* **PROBLEM DESCRIPTION**:
For the material that follows, return exactly the lines from the one with "Reconstruct the object" through the one with "the half width.", both ends included.
** Start of ITEMS **
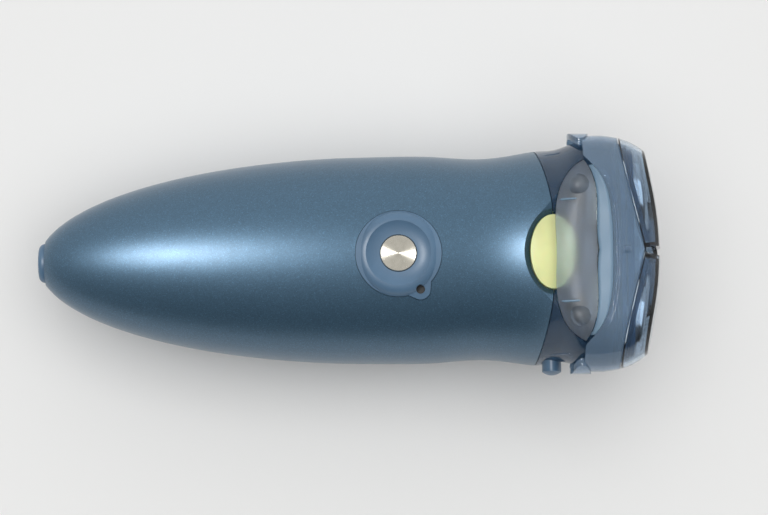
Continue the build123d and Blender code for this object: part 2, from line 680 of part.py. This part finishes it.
** End of ITEMS **
** Start of ITEMS **
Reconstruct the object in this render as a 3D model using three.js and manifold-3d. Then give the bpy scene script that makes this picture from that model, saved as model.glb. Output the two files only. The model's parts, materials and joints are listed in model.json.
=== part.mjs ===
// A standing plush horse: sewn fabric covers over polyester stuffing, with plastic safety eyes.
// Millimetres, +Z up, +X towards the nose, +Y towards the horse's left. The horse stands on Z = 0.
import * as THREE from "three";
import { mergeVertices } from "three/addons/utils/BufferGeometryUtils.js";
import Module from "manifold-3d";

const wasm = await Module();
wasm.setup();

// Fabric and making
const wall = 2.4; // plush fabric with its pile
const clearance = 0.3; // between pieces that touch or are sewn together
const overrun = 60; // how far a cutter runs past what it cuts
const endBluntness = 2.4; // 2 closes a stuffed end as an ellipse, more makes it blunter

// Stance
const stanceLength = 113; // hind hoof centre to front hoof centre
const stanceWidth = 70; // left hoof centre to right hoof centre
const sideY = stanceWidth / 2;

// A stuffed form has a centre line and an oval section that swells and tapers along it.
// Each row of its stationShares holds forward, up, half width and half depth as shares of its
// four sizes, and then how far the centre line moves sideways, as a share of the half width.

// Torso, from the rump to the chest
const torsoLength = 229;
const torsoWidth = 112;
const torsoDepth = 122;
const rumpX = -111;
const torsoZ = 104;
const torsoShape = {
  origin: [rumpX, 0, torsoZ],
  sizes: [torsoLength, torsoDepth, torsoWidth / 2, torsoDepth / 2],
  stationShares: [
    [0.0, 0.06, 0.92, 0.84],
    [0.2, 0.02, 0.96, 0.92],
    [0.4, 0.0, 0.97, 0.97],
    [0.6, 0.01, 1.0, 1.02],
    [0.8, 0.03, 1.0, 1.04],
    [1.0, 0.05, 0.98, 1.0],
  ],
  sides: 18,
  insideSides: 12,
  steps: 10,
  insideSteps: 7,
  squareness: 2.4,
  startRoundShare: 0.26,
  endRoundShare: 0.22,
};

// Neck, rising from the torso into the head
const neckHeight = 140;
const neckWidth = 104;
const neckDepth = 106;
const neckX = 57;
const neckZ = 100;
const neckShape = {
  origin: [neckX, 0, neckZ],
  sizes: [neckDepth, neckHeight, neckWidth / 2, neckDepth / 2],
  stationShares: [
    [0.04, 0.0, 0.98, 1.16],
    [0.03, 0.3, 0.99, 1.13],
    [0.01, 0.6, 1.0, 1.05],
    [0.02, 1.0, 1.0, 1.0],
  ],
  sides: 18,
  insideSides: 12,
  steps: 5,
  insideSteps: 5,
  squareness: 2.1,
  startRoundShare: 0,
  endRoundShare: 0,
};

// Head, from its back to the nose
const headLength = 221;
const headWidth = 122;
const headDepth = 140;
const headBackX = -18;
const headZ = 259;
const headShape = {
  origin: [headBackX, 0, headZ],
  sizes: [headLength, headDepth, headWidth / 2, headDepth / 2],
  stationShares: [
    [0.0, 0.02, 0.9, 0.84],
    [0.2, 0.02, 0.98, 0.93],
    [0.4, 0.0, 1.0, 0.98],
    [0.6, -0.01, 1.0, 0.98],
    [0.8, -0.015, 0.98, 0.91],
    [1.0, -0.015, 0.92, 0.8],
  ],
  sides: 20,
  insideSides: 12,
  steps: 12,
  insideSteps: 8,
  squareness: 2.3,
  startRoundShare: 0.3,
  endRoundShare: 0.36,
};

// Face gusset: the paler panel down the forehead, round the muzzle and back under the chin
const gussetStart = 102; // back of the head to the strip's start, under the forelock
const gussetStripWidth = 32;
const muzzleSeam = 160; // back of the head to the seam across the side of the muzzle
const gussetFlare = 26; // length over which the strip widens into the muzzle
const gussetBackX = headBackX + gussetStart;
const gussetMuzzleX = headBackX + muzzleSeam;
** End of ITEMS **
* **CORRECT RESPONSE**:
Reconstruct the object in this render as a 3D model using three.js and manifold-3d. Then give the bpy scene script that makes this picture from that model, saved as model.glb. Output the two files only. The model's parts, materials and joints are listed in model.json.
=== part.mjs ===
// A standing plush horse: sewn fabric covers over polyester stuffing, with plastic safety eyes.
// Millimetres, +Z up, +X towards the nose, +Y towards the horse's left. The horse stands on Z = 0.
import * as THREE from "three";
import { mergeVertices } from "three/addons/utils/BufferGeometryUtils.js";
import Module from "manifold-3d";

const wasm = await Module();
wasm.setup();

// Fabric and making
const wall = 2.4; // plush fabric with its pile
const clearance = 0.3; // between pieces that touch or are sewn together
const overrun = 60; // how far a cutter runs past what it cuts
const endBluntness = 2.4; // 2 closes a stuffed end as an ellipse, more makes it blunter

// Stance
const stanceLength = 113; // hind hoof centre to front hoof centre
const stanceWidth = 70; // left hoof centre to right hoof centre
const sideY = stanceWidth / 2;

// A stuffed form has a centre line and an oval section that swells and tapers along it.
// Each row of its stationShares holds forward, up, half width and half depth as shares of its
// four sizes, and then how far the centre line moves sideways, as a share of the half width.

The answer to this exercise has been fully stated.